In terms of material alternatives, nontraditional shadow masks have been introduced in recent years, e.g., from polydimethylsiloxane (PDMS) [18
] or polyimide [19
] (both examples using photolithography for mask fabrication). The driving motivation was often to obtain compliant (zero-gap) masks to alleviate the blurring effect arising from the small (10–100 µm) gap that exists between a typical shadow mask and the substrate [3
]. Furthermore, flexible materials are less prone to fracture or damage during fabrication compared to rigid masks. However, lack of stiffness also implies difficulty in maintaining in-plane dimensional stability, unless a suitable (again, laborious) frame is attached. With materials as soft as PDMS (Young’s modulus ~MPa [20
]; or too-thin plastic films), certain shadow mask geometries such as long suspended beam-like or cantilever-like features will additionally have insufficient out-of-plane stability. Some soft plastics like PDMS are moreover likely to contaminate the substrate, e.g., with low-molecular-weight silicone. Shadow masks from stiffer or thicker plastic films have also been used, including in combination with CO2
laser machining [14
]. As seen in those examples, however, the thermal cutting process causes (1) material melting at the cut edges, forming edge beads/burr, as well as potentially inducing new residual stress in the material and (2) ejection of liquified material that can redeposit as debris on the surface—both processes ultimately degrading mask quality.

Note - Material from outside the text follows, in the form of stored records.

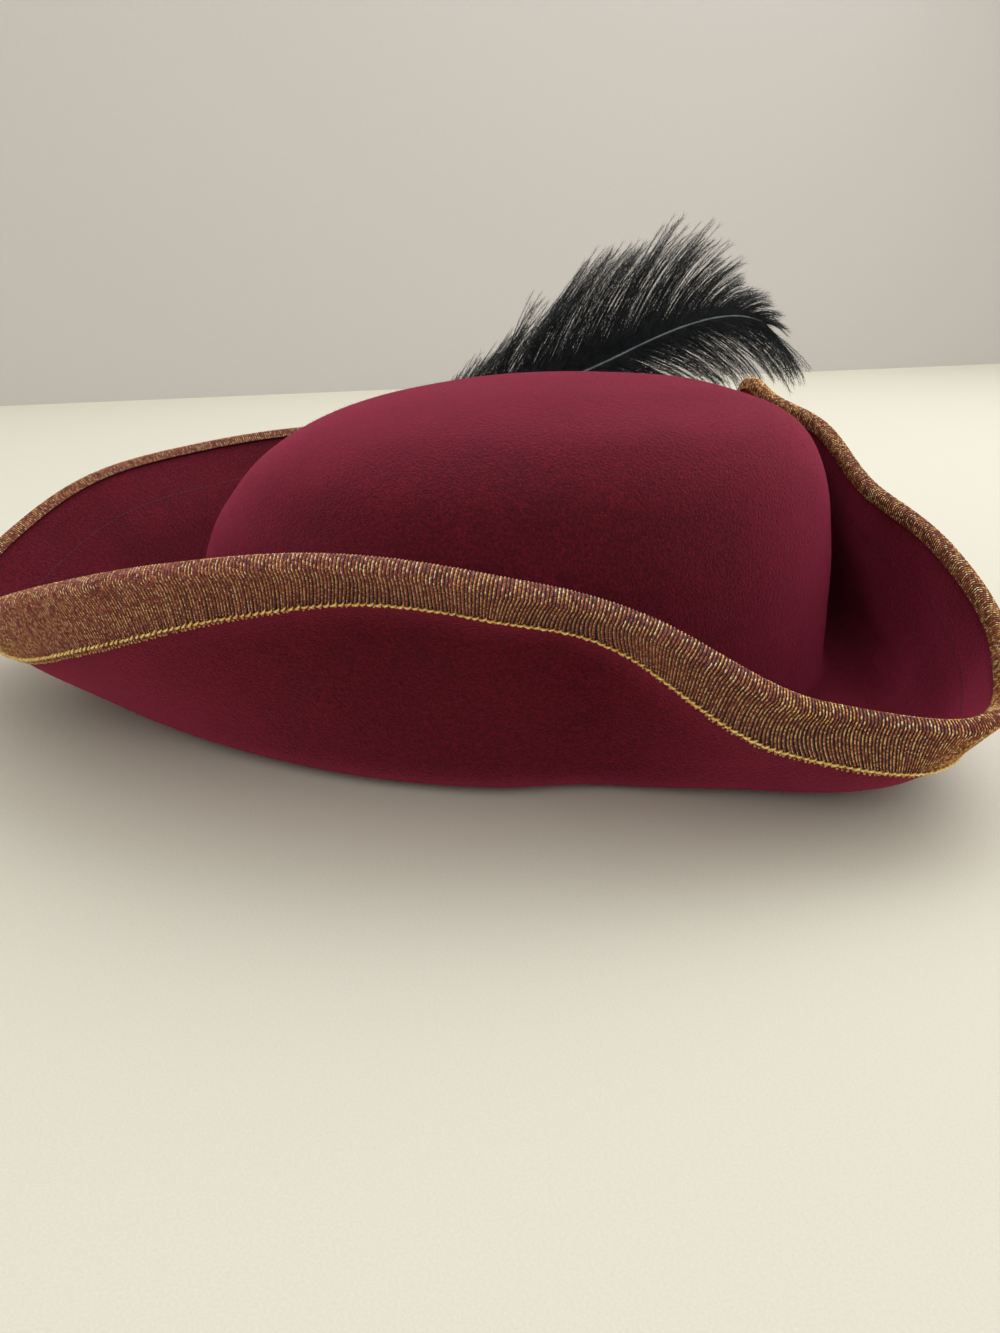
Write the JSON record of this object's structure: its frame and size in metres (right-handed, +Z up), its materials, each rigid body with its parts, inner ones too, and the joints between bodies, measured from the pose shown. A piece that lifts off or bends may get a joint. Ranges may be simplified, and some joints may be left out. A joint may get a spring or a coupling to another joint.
{
  "type": "tricorne hat",
  "caption": "Tricorne hat of blocked wool felt, its brim turned up into three corners and bound with metallic knit, with an ostrich plume beside the crown.",
  "frame": {"origin": "on the surface that the hat rests on, under the middle of the whole hat's bounding box, plume included", "axes": "+Z up through the crown, -Y the way the front corner points, +X the wearer's left"},
  "size_m": [0.2994, 0.3206, 0.1425],
  "materials": {
    "felt": "matte wool felt, burgundy",
    "knit_binding": "ribbed knit with gold metallic thread",
    "plume": "soft ostrich barbs, black with a grey-blue sheen",
    "tab_felt": "matte wool felt, burgundy"
  },
  "bodies": {
    "root": {"felt_body": "felt", "edge_binding": "knit_binding", "ostrich_plume": "plume", "quill_tab": "tab_felt"}
  },
  "joints": []
}
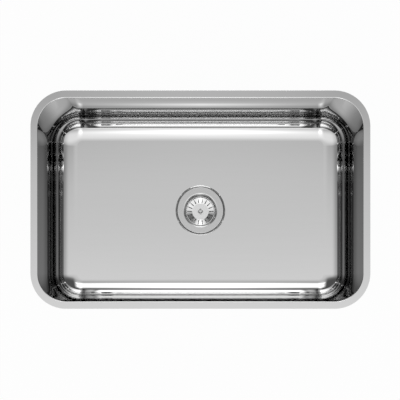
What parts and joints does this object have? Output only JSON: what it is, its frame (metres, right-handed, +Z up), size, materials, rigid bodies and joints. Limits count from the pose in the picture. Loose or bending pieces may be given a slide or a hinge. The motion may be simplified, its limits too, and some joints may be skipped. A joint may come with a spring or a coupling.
{
  "type": "undermount kitchen sink",
  "caption": "Rectangular undermount kitchen sink of pressed stainless steel, with a basket strainer waste, lift-out basket, tailpiece and sound-deadening pads.",
  "frame": {"origin": "centre of the bowl's opening, in the plane of the flange's top face", "axes": "+X to the sink's right along its length, +Y to its back, +Z up out of the bowl"},
  "size_m": [0.7112, 0.4572, 0.3924],
  "materials": {
    "polished_steel": "satin polished stainless, grain along the walls",
    "bright_steel": "mirror polished stainless",
    "rubber": "matt black rubber",
    "pad_rubber": "matt grey sound-deadening rubber",
    "fibre": "matt pressed fibre",
    "seal_foam": "matt grey foam rubber",
    "cast_metal": "satin nickel on cast brass",
    "white_plastic": "matt white plastic washer"
  },
  "bodies": {
    "sink": {"sink_bowl": "polished_steel", "wall_pad_front": "pad_rubber", "wall_pad_back": "pad_rubber", "wall_pad_left": "pad_rubber", "wall_pad_right": "pad_rubber", "floor_pad_left": "pad_rubber", "floor_pad_right": "pad_rubber", "strainer_body": "bright_steel", "flange_gasket": "seal_foam", "drain_gasket": "rubber", "friction_washer": "fibre", "lock_nut": "cast_metal", "tailpiece_washer": "white_plastic", "tailpiece": "bright_steel", "coupling_nut": "cast_metal"},
    "stopper": {"stopper_seal": "rubber", "seal_retainer": "bright_steel"},
    "basket": {"basket_cup": "bright_steel", "basket_post": "bright_steel", "basket_knob": "bright_steel", "post_nut": "bright_steel"}
  },
  "joints": [
    {"name": "basket_lift", "type": "slide", "parent": "sink", "child": "stopper", "axis": [0, 0, 1], "range_m": [0, 0.3]},
    {"name": "basket_turn", "type": "hinge", "parent": "stopper", "child": "basket", "pos_m": [0, 0, -0.2598], "axis": [0, 0, 1], "continuous": true}
  ]
}
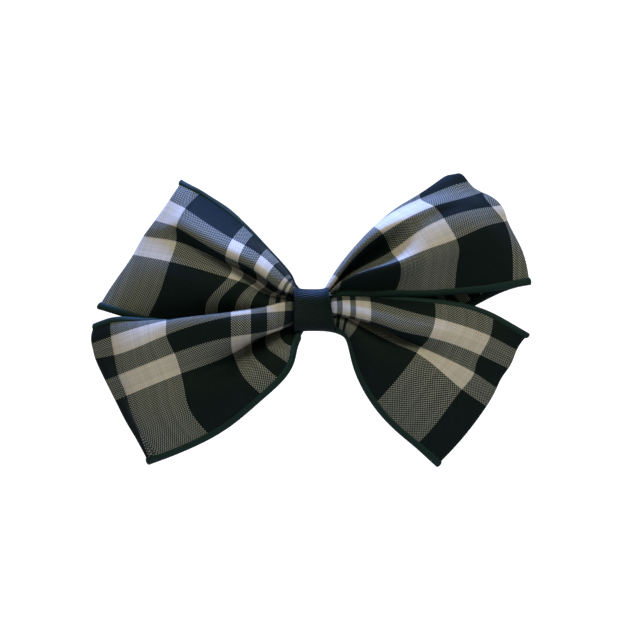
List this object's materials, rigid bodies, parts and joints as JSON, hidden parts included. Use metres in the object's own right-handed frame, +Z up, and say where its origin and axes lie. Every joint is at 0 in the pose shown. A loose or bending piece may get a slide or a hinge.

Herein, we now aim to characterize laser-cut paper as a versatile and advantageous alternative to existing shadow masks (Figure 1
). Specifically, we propose that quantitative filter paper in combination with a CO2
laser cutter—an established approach to paper MEMS and paper microfluidics [22
]—offers excellent synergy for SML, overcoming many of the limitations of other material/equipment combinations considered above. First and foremost, both the necessary equipment (see above) and materials (<€0.5 per 4” disc) are highly affordable and widely available. Second, quantitative filter paper, by design and definition, burns with minimal residues; we hypothesize that this makes it an ideal material for use with thermal CO2
laser cutting (circumventing the aforementioned limitations with plastic liquefication). Third, paper has favorable mechanical properties that make it user-friendly and resilient in handling. It is not brittle like thin crystalline membranes, eliminating the risk of shattering. Its stiffness (~GPa) is in line with (or even exceeding) that of plastic or metal foils [20
], ensuring dimensional stability. Its thermal budget (~200 °C in vacuum) is higher than for many plastics [20
]. Last but not least, the overall fabrication process is truly single-step (no tension frame mounting needed) and does not require specialized training due to most CO2
laser’s plug-and-play interfaces. Masks can be turned from drawings into reality in a matter of minutes. This contrasts with extensive training, experience, and processing time needed for photolithographic approaches. More advanced laser systems (e.g., “cold-cutting” ones) can have long warm-up times and tight focusing requirements, making the process more time consuming, not to mention the often-poor software associated with typical custom-built set-ups for such lasers in academic laboratories.
We note that the use of laser-cut paper masks is not inherently novel. One very recent publication using PVD to create an electrochemical oxygen sensor (>500 µm minimum feature size) references SML with laser-cut cleanroom paper in their Methods section [27
]. Laser-cut paper stencils have also been used for screen printing applications (where material requirements differ somewhat from PVD) at least since 2013, showing down to 250 µm line width [28
]. Only one of the three examples, however, fully specifies the type of paper used (revealing it as a paper/plastic hybrid, likely suffering from some of the limitations of plastics mentioned above). Critically, none of them expand on the rationale for the material choice or provide characterization results of process quality—the paper mask as an incidental process note rather than the central object of study.
Here, our focus is the thorough characterization of paper shadow mask fabrication for exemplary interdigitated electrodes (IDE) and their use in PVD processes. Ultimately, we showcase this as an ideal approach for the rapid fabrication of shadow masks towards the wide range of applications where 100 µm resolution is sufficient.